LLM for GTX1080 (8GB) for local use. (lemmy.dbzer0.com)

submitted 8 months ago by [email protected] to c/[email protected]

7 comments fedilink hide all child comments

Could someone recommend a LLM for the Nvidia GTX1080? I've used the gptq_model-4bit-128g of Luna AI from the Bloke and i get a response every 30s-60s and only 4-5 prompts before it starts to repeat or hallucinate.

top 7 comments

sorted by: hot top controversial new old

[-] SkySyrup 4 points 8 months ago

try openorca-mistral-7b, it should fit in your GPU. Try using exllama2 to speed up interference.

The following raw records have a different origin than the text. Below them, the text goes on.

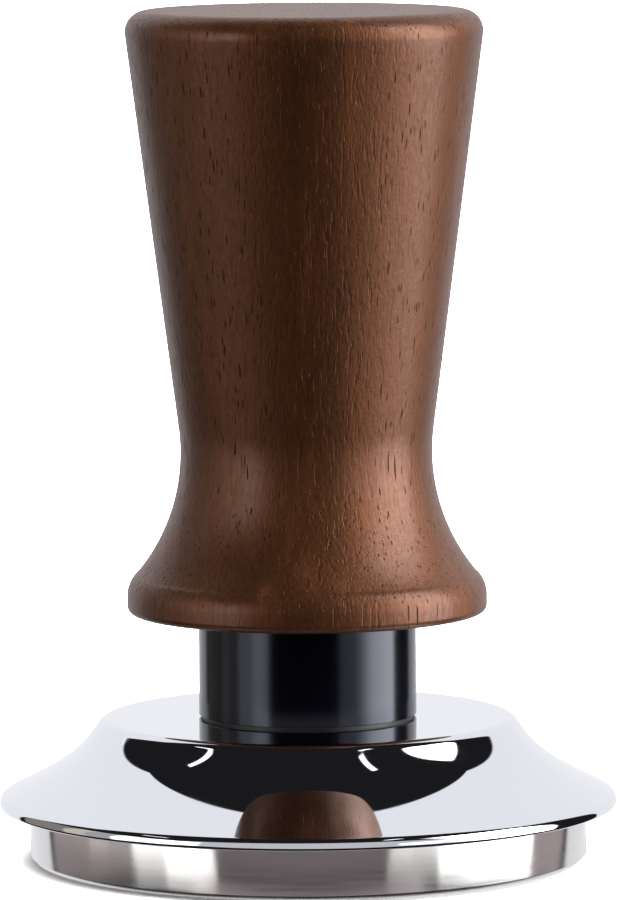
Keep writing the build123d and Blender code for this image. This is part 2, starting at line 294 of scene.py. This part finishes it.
def walnut():
    """Dark oiled walnut with its grain along Z: open pores, fine fibre and a soft broad figure.

    Its fibres return a warm broad sheen. The oil on top adds a tighter white one."""
    s = Shader("walnut")
    warp = s.noise(s.stretched(0.10, 0.10, 0.010), detail=2.0)
    drawn = s.node("VectorMath", {"operation": "ADD"}, i0=s.stretched(0.26, 0.26, 0.012),
                   i1=warp).outputs[0]
    figure = s.noise(drawn, detail=4.0, roughness=0.6)
    fibre = s.noise(s.stretched(3.2, 3.2, 0.16, 7.0), detail=4.0, roughness=0.65)
    mottle = s.noise(s.stretched(2.3, 2.3, 1.2, 2.0), detail=4.0, roughness=0.72)
    lines = s.noise(s.stretched(1.9, 1.9, 0.14, 11.0), detail=2.0)
    streaks = s.remap(lines, 0.42, 0.34, smooth=True)
    crowded = s.remap(figure, 0.38, 0.60, 0.50, 0.12)
    long_pores = pores(s, cell=0.50, length=9.0, share=crowded, offset=3.0)
    short_pores = pores(s, cell=0.42, length=4.0, share=crowded, offset=29.0)
    open_grain = s.math("MAXIMUM", long_pores, short_pores)
    tone = s.ramp(
        figure,
        (0.34, (0.009, 0.0036, 0.0009)),
        (0.44, (0.020, 0.0072, 0.0018)),
        (0.56, (0.034, 0.0115, 0.0030)),
        (0.68, (0.080, 0.0268, 0.0080)))
    fibred = s.mix(s.remap(fibre, 0.42, 0.62, 0.0, 0.75), tone, (0.012, 0.0040, 0.0013))
    mottled = s.mix(s.remap(mottle, 0.45, 0.75, 0.0, 0.5), fibred, (0.070, 0.0235, 0.0080))
    lined = s.mix(s.math("MULTIPLY", streaks, 0.7), mottled, (0.007, 0.0022, 0.0008))
    color = s.mix(s.math("MULTIPLY", open_grain, 0.9), lined, (0.0025, 0.0009, 0.0005))
    relief = s.math("MULTIPLY_ADD", mottle, 0.30, s.math("MULTIPLY", fibre, 0.16))
    sunk = s.math("MULTIPLY_ADD", streaks, 0.10, s.math("MULTIPLY", open_grain, 0.16))
    height = s.math("SUBTRACT", relief, sunk)
    s.set(Base_Color=color, IOR=1.60, Specular_IOR_Level=1.0, Specular_Tint=(1.0, 0.37, 0.17, 1),
          Coat_Roughness=0.26, Coat_IOR=1.5)
    oiled = s.remap(mottle, 0.35, 0.65, 0.18, 0.38)
    s.set(Roughness=s.math("MULTIPLY_ADD", open_grain, 0.4, s.remap(fibre, 0.3, 0.7, 0.44, 0.54)),
          Coat_Weight=s.math("MULTIPLY", oiled, s.math("SUBTRACT", 1.0, open_grain)))
    s.bump(height, 0.20, 1.0)
    return s.material


def pores(s, cell, length, share, offset):
    """Open vessels: ellipsoids along Z, one to a cell, kept where a random draw beats the share."""
    place = s.stretched(1 / cell, 1 / cell, 1 / length, offset)
    cells = s.node("TexVoronoi", {"feature": "F1"}, Vector=place, Scale=1.0, Randomness=1.0)
    draw = s.node("SeparateColor", None, Color=cells.outputs["Color"])
    size = s.math("MULTIPLY_ADD", draw.outputs[1], 0.14, 0.12)
    inside = s.math("SUBTRACT", 1.0, s.math("DIVIDE", cells.outputs["Distance"], size))
    return s.math("MULTIPLY", s.remap(inside, 0.0, 0.4, smooth=True),
                  s.math("GREATER_THAN", draw.outputs[0], share))


def black_anodised():
    """Blue-black anodised aluminium, with faint turning lines under a satin shine."""
    s = Shader("black_anodised")
    lines = s.noise(s.stretched(0.02, 0.02, 9.0), detail=2.0)
    tint = s.mix(lines, (0.0010, 0.0012, 0.0028), (0.0018, 0.0020, 0.0044))
    s.set(Base_Color=tint, IOR=1.42, Specular_Tint=(0.78, 0.82, 1.0, 1),
          Roughness=s.remap(lines, 0.3, 0.7, 0.15, 0.20))
    s.bump(lines, 0.004)
    return s.material


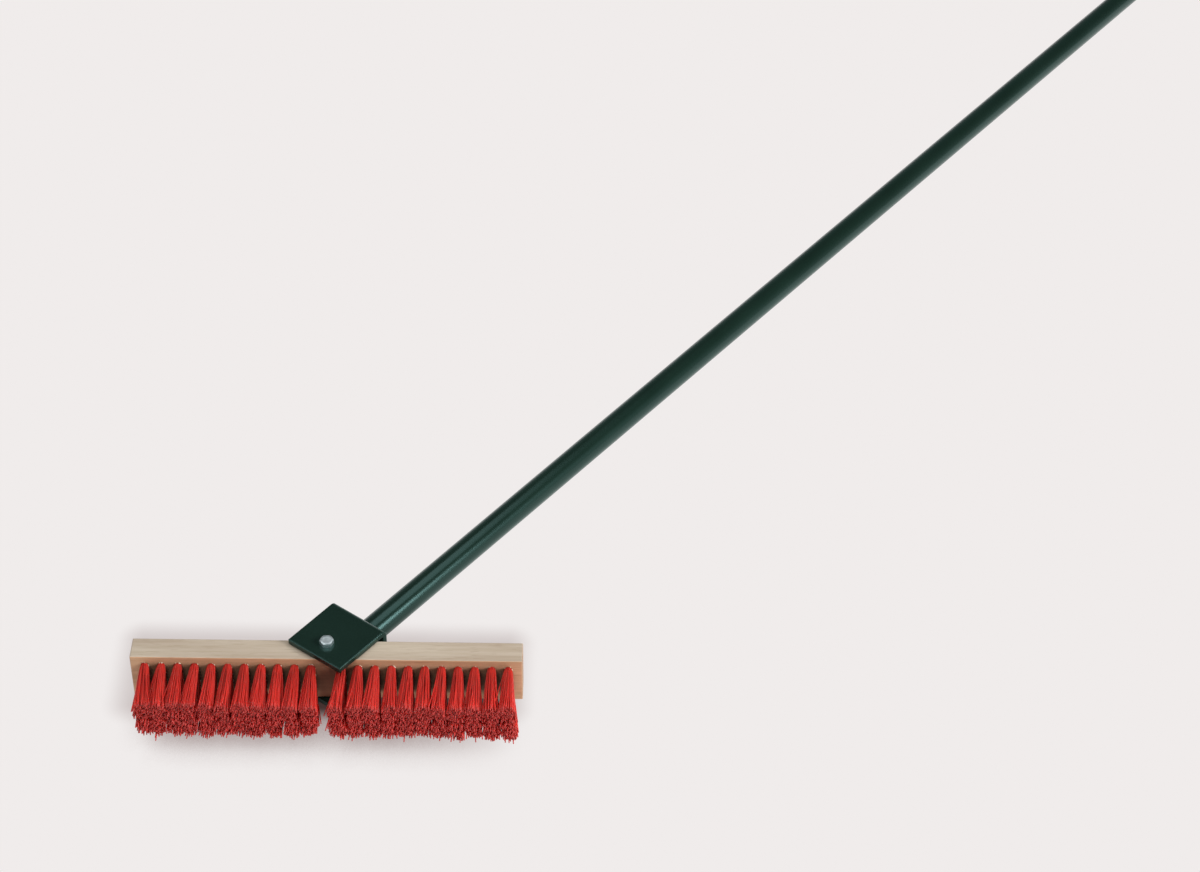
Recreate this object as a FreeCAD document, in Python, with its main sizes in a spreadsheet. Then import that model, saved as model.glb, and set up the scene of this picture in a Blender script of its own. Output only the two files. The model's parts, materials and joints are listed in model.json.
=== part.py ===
import FreeCAD, Part
import os
import Sketcher

# Push broom with a swivelling head, lying on its side.
# +Z is up, X runs along the wooden block and -Y is the way the tufts point.
# The head pieces are drawn about the head point: the middle of the block's
# brush face. The handle pieces are drawn about the pivot point, with local
# +X running up the handle, and are then turned by the handle's rest angle.

DIMENSIONS = {
    # wooden block
    "block_length": 400,
    "block_width": 55,
    "block_height": 27,
    "block_edge": 1,
    # tufts, their holes and anchors
    "tuft_pitch": 17,
    "tuft_first": 15.5,
    "tufts_per_side": 11,
    "row_pitch": 10.4,
    "row_count": 4,
    "hole_diameter": 8,
    "hole_depth": 14,
    "root_diameter": 7.9,
    "tuft_length": 60,
    "tip_length": 13.6,
    "tip_width": 10,
    "anchor_span": 8.8,
    "anchor_depth": 3,
    "anchor_thickness": 0.5,
    "anchor_seat": 1.5,
    # fork, bent from flat bar
    "bar_thickness": 6,
    "bar_width": 70,
    "cheek_gap": 0.4,
    "cheek_tail": 20,
    "fork_reach": 52.5,
    "bend_inner": 1,
    "fork_edge": 0.6,
    "fork_hole": 8.4,
    # handle
    "handle_angle": 53,
    "tube_length": 1700,
    "tube_diameter": 28,
    "tube_wall": 1.2,
    "foot_relief": 0.3,
    "foot_length": 6,
    "weld_leg": 4,
    "weld_crown": 0.65,
    "cap_height": 7,
    "cap_plug": 30,
    "cap_wall": 2.5,
    "cap_round": 4,
    # pivot bolt, washer and lock nut
    "bolt_rise": 16.5,
    "bolt_diameter": 8,
    "bolt_length": 80,
    "bolt_hole": 8.1,
    "bolt_tip_chamfer": 1,
    "hex_size": 13,
    "hex_turn": 6,
    "head_height": 5.3,
    "hex_bevel": 0.5,
    "hex_bevel_angle": 30,
    "washer_diameter": 16,
    "washer_thickness": 1.6,
    "nut_height": 6.5,
    "collar_height": 1.5,
    "collar_diameter": 12,
    "nut_bore": 8.1,
    "insert_height": 2.5,
    "insert_diameter": 10.4,
    "insert_bore": 7.9,
}

SIDES = {"left": -1, "right": 1}
TOLERANCE = 1e-6
FINDING = 1e-3

# Distances that several pieces share, as expressions of the sheet's cells.
INNER_GAP = "(dims.block_width + 2 * dims.cheek_gap)"
OUTER_GAP = "(dims.block_width + 2 * dims.cheek_gap + 2 * dims.bar_thickness)"
BOLT_END = "(dims.bolt_length - " + OUTER_GAP + " / 2)"
REACH = "(dims.fork_reach + dims.tube_length + dims.cap_height)"
FAR_X = "(" + REACH + " * cos(dims.handle_angle) + dims.tube_diameter / 2 * sin(dims.handle_angle))"
FAR_Y = "(" + REACH + " * sin(dims.handle_angle) + dims.tube_diameter / 2 * cos(dims.handle_angle))"

# The origin is under the middle of the whole broom, on the floor.
HEAD_X = "((dims.block_length / 2 - " + FAR_X + ") / 2)"
HEAD_Y = "((dims.tuft_length - dims.bolt_rise - " + FAR_Y + ") / 2)"
HEAD_Z = BOLT_END
PIVOT_Y = "(" + HEAD_Y + " + dims.bolt_rise)"

document = FreeCAD.newDocument("push_broom")


def make_sheet():
    """Put the driving dimensions in a sheet, one aliased cell each."""
    sheet = document.addObject("Spreadsheet::Sheet", "dims")
    for row, (alias, number) in enumerate(DIMENSIONS.items(), 1):
        sheet.set("A%d" % row, alias)
        sheet.set("B%d" % row, str(number))
        sheet.setAlias("B%d" % row, alias)
    document.recompute()
    return sheet


sheet = make_sheet()
nodes = []


# Helpers for bodies, sketches and features

def new_body(name):
    """Start a piece; its label becomes the name of its file."""
    body = document.addObject("PartDesign::Body", name)
    body.Label = name
    nodes.append(body)
    return body


def origin_item(body, role):
    return next(item for item in body.Origin.OriginFeatures if item.Role == role)


def new_sketch(body, name, plane, offset=None):
    """Attach a sketch to one of the body's own origin planes."""
    sketch = body.newObject("Sketcher::SketchObject", name)
    sketch.AttachmentSupport = (origin_item(body, plane), [""])
    sketch.MapMode = "FlatFace"
    if offset:
        sketch.setExpression("AttachmentOffset.Base.z", offset)
    document.recompute()
    return sketch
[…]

[-] [email protected] 2 points 8 months ago

thx, this one? https://huggingface.co/TheBloke/Mistral-7B-OpenOrca-GPTQ

[-] SkySyrup 3 points 8 months ago

yeah that should work!

[-] [email protected] 2 points 8 months ago

Yes it does and fits the GPU just fine. Didn't hallucinate but it was slow like 60s+ in the first run but did it's job. Thanks.

[-] SkySyrup 2 points 8 months ago

good to hear it worked, it’s weird it’s so slow. I’m lucky to have access to a 3060, which isn’t that far out from a 1080, and get at least 40t/s on it. Are you running on CPU or are you using exllama?